On Christmas Eve at the Savoy, the Erskine Hawkins Orchestra shared the bill with a new band, the Glenn Miller Orchestra, playing to a record-breaking crowd of 4,000. The Miller band couldn't help noticing that the audience loved Hawkins' new tune so Glenn's musicians borrowed a lead sheet (just melody and chords) from one of Hawkins' sax players. Miller's arranger, Jerry Gray, worked up a bare-bones sketch of the tune and passed it around so that the Miller musos could add their own embellishments.
Though Erskine Hawkins' record of "Tuxedo Junction" was hardly a flop, it was the Miller band's platter, recorded in February of 1940, which sold 115,000 copies... in just one week!
As the song is really a gussied up blues, my own arrangement -- which I sometimes perform as a solo guitar piece -- takes "Tuxedo Junction" back to its roots in Alabama.
WHAT A WONDERFUL MISTAKE - April 28, 2005
Several songs have become hit records more than once but there's one song that was successful on five different records all in the same year!

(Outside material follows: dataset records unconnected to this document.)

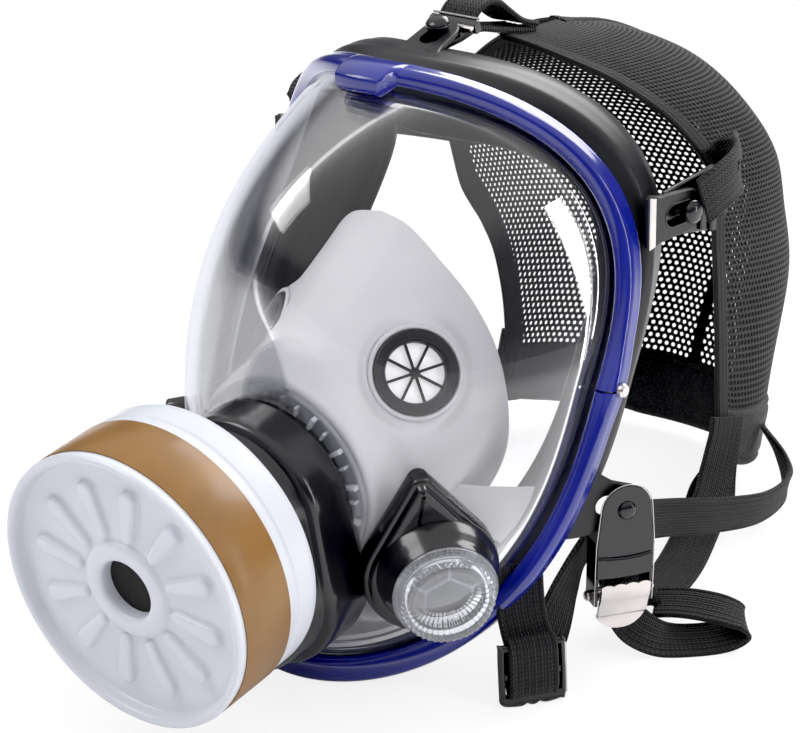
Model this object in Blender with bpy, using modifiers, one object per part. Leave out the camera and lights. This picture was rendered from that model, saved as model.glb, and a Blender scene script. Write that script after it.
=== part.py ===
"""Full face respirator: a one-piece dome lens in a two-part clamp hoop, a rubber face seal, an inner nose cup,
a front port with a screw-on filter canister, two capped exhale ports, and a five-point mesh head harness.

Design frame, in millimetres: the origin is the centre of the canister's front, X = 0 is the mask's plane of
symmetry with the wearer's left at +X, the mask looks along -Y, and +Z is up. place() moves it to the world
frame, in metres, whose origin is the centre of the bounding box's bottom.
"""

import math

import bmesh
import bpy
from mathutils import Matrix, Vector

MM = 0.001
WORLD_ORIGIN = Vector((0.0, 199.0, -69.6))  # in the design frame
SIDES = ((1, "left"), (-1, "right"))
UP = (0, 0, 1)
FULL_TURN = 2 * math.pi

# Canister and front port: heights run back along one axis, which dips forward
AXIS_TILT = math.radians(7.6)
CANISTER_R = 52.2
CANISTER_BACK = 44.2
FILTER_R = 50.4
NECK_R = 20.0
NECK_END = 59.0
LABEL_FROM, LABEL_TO = 4.2, 26.0
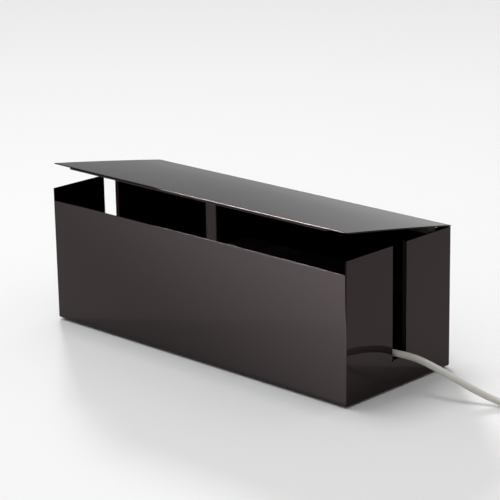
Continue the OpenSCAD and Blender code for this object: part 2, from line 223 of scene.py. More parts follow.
@meshEdit
def cleaned(work, gap=0.002, bend=0.05):
    bmesh.ops.remove_doubles(work, verts=work.verts, dist=gap * mm)
    bmesh.ops.dissolve_limit(work, angle_limit=radians(bend), verts=work.verts, edges=work.edges)


@meshEdit
def roundEdges(work, width, choose, steps=2, bend=30):
    # rounds the edges that bend more than so many degrees and whose middle is chosen
    picked = []
    for edge in work.edges:
        middle = (edge.verts[0].co + edge.verts[1].co) / 2 / mm
        if len(edge.link_faces) == 2 and edge.calc_face_angle() > radians(bend) and choose(middle):
            picked.append(edge)
    bmesh.ops.bevel(work, geom=picked, offset=width * mm, segments=steps, profile=0.5,
                    affect="EDGES", clamp_overlap=True)


@meshEdit
def sliced(work, axis, places):
    # adds cuts across the piece, so that it can bend there
    normal = Vector([1 if axis == name else 0 for name in "XYZ"])
    for place in places:
        geometry = work.verts[:] + work.edges[:] + work.faces[:]
        bmesh.ops.bisect_plane(work, geom=geometry, plane_co=normal * place * mm, plane_no=normal)


def moved(piece, rule):
    for vertex in piece.data.vertices:
        vertex.co = Vector(rule(vertex.co / mm)) * mm
    return piece


@meshEdit
def mirrored(work):
    for vertex in work.verts:
        vertex.co.x = -vertex.co.x
    bmesh.ops.reverse_faces(work, faces=work.faces)


def joined(name, pieces):
    work = bmesh.new()
    for piece in pieces:
        work.from_mesh(piece.data)
        bpy.data.objects.remove(piece)
    mesh = bpy.data.meshes.new(name)
    work.to_mesh(mesh)
    work.free()
    whole = bpy.data.objects.new(name, mesh)
    bpy.context.collection.objects.link(whole)
    return whole


@meshEdit
def shade(work, sharpest=35, panel=40, level=2):
    # smooth over gentle bends, while faces larger than panel (square mm) stay truly flat
    wide = {face for face in work.faces if face.calc_area() > panel * mm * mm}
    for face in work.faces:
        face.smooth = True
    for edge in work.edges:
        if len(edge.link_faces) == 2:
            bend = edge.calc_face_angle()
            flat = any(face in wide for face in edge.link_faces)
            edge.smooth = not (bend > radians(sharpest) or (flat and bend > radians(level)))


# finishes

def calculated(tree, operation, *values):
    # a Math node, whose values are numbers or other nodes' outputs
    node = tree.nodes.new("ShaderNodeMath")
    node.operation = operation
    for socket, value in zip(node.inputs, values):
        if isinstance(value, (int, float)):
            socket.default_value = value
        else:
            tree.links.new(value, socket)
    return node.outputs["Value"]


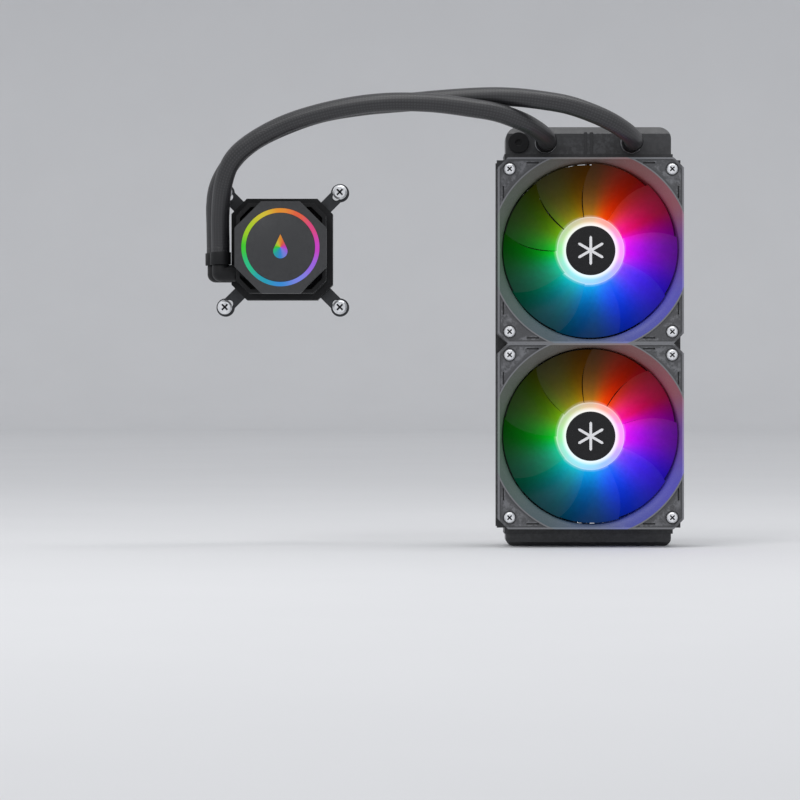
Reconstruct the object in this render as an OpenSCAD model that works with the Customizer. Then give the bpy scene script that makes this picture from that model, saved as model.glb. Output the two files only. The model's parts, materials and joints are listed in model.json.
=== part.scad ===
// Closed-loop liquid cooler: a two-fan radiator, its two hoses and its pump head.
//
// The modules draw in a board frame: x to the right, y up, z out of the board towards
// the fans' front. board() turns that frame so that y becomes +Z and z becomes -Y.
// The origin is the centre of the screw pattern on the radiator's back face.

/* [Fans] */
// Side of one square fan
fan_size = 120; // [110:1:144]
// Depth of a fan from its back to its front
fan_depth = 25; // [25:0.5:32]
// Distance of a screw hole from the fan's two edges
fan_hole_inset = 7.5; // [6.5:0.1:8.5]
// Radius of the screw holes in the fan's corners
fan_hole_r = 2.2; // [2:0.05:2.6]
// Wall between the fan's throat and its flat sides
fan_ring_wall = 2.7; // [2.2:0.1:3.5]
// Width of the flared lip in front of the throat
fan_flare_w = 7; // [5:0.5:8]
// Thickness of the fan's front and back flanges
fan_flange_t = 4; // [3:0.5:5]
// Number of blades on a rotor
blade_count = 9; // [7:1:11]
// Thickness of a blade at its middle
blade_t = 1.6; // [1.2:0.1:2.2]
// Gap between the blade tips and the throat
tip_gap = 1.1; // [0.8:0.1:2]
// Radius of the rotor's hub
hub_r = 21.8; // [20.8:0.1:26]
// Radius of the round cap on the hub
cap_r = 16; // [10:0.5:16.5]

/* [Radiator] */
// Thickness of the radiator from back to front
rad_t = 27; // [24:0.5:36]
// Width of the hollow channel along each side
channel_w = 12; // [11:0.5:14]
// Thickness of the folded sheet of the channels
sheet_t = 1; // [0.8:0.1:1.4]
// Radius of the tapped screw holes in the channels
tap_r = 1.75; // [1.6:0.05:2]
// Height of the upper tank above its header plate
upper_tank_h = 18; // [16:0.5:24]
// Height of the lower tank below its header plate
lower_tank_h = 8; // [7:0.5:16]
// Thickness of the tanks' walls
tank_wall = 1.5; // [1.2:0.1:2]
// Thickness of a flat tube
tube_t = 2; // [1.6:0.1:2.6]
// Wall of a flat tube
tube_wall = 0.4; // [0.3:0.05:0.5]
// Usual height of the fins between two tubes
fin_h_usual = 6; // [5:0.5:8]
// Distance from one fold of a fin strip to the next
fin_pitch = 4; // [3:0.1:6]
// Thickness of the fin strip
fin_t = 0.25; // [0.2:0.05:0.4]

/* [Hoses] */
// Diameter of a hose over its woven sleeve
hose_d = 12; // [10.5:0.1:13]
// Thickness of the woven sleeve
sleeve_t = 0.5; // [0.4:0.05:0.8]
// Bore of the rubber tube
hose_bore_d = 7.8; // [6.5:0.1:8]
// Sideways distance of each port from the middle of the tank
port_x = 28; // [20:0.5:32]
// Length of the collars on the radiator's ports
rad_collar_l = 12; // [8:0.5:13]
// Length of the collars on the pump's elbows
pump_collar_l = 8; // [6:0.5:10]

/* [Pump head] */
// Place of the pump's axis to the right of the radiator's centre
pump_x = -200; // [-260:1:-180]
// Place of the pump's axis above the radiator's centre
pump_y = 61.5; // [40:0.5:90]
// Height of the cold plate's face above the radiator's back
pump_z = 16; // [8:0.5:24]
// Width of the octagonal cover across its flats
cover_w = 59; // [58:0.5:66]
// Height of the pump head from the cold plate's face to the cover's front
pump_h = 46; // [44:0.5:56]
// Outer radius of the light ring in the cover
ring_r = 25.1; // [24:0.1:26]
// Width of the light ring
ring_w = 2.8; // [2:0.1:4]
// Side of the square pump base
base_w = 66; // [66:0.5:74]
// Side of the square pump housing
housing_w = 58; // [58:0.5:60]
// Distance between neighbouring bracket screws
bracket_pitch = 75; // [75:0.5:94]
// Width of a bracket arm
arm_w = 9; // [8:0.5:12]
// Thickness of the bracket
bracket_t = 2; // [1.5:0.1:2.5]

/* [Hidden] */
$fn = 48;

// Clearances: seats that only meet, running fits, and cuts that run past a face
seat = 0.05;
running = 0.04;
past = 0.5;

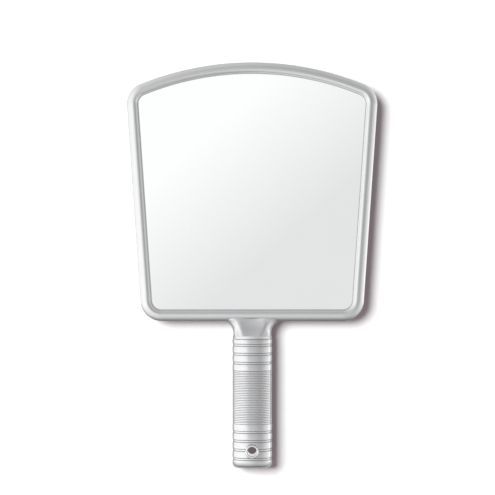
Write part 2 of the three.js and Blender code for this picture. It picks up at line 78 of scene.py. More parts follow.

In 1942 this song was a hit in the U.S. for Kay Kyser, Glen Miller, Sammy Kaye, Jimmy Dorsey and Kate Smith. Any guesses?
Here's a clue. It was recorded that same year in the U.K. by Vera Lynn and has ever since been associated with her.
Here's the story behind that song:
In 1940-41 Nat Burton, an American inspired by the courage of RAF pilots during the Battle of Britain, wrote a lyric which looks forward to a time of peace and happiness. Set to music by another American, Walter Kent, Burton's opening line contains a wonderful ornithological error. Bluebirds are common in North America but are seen nowhere near Dover in England. Nat Burton could hardly be blamed for his mistake; you see, he had never visited England. He first saw Dover with his own eyes in 1985, forty years after the end of WWII.
I added my own arrangement of "White Cliffs of Dover" to my guitar concerts in time for the 60th anniversary of D-Day.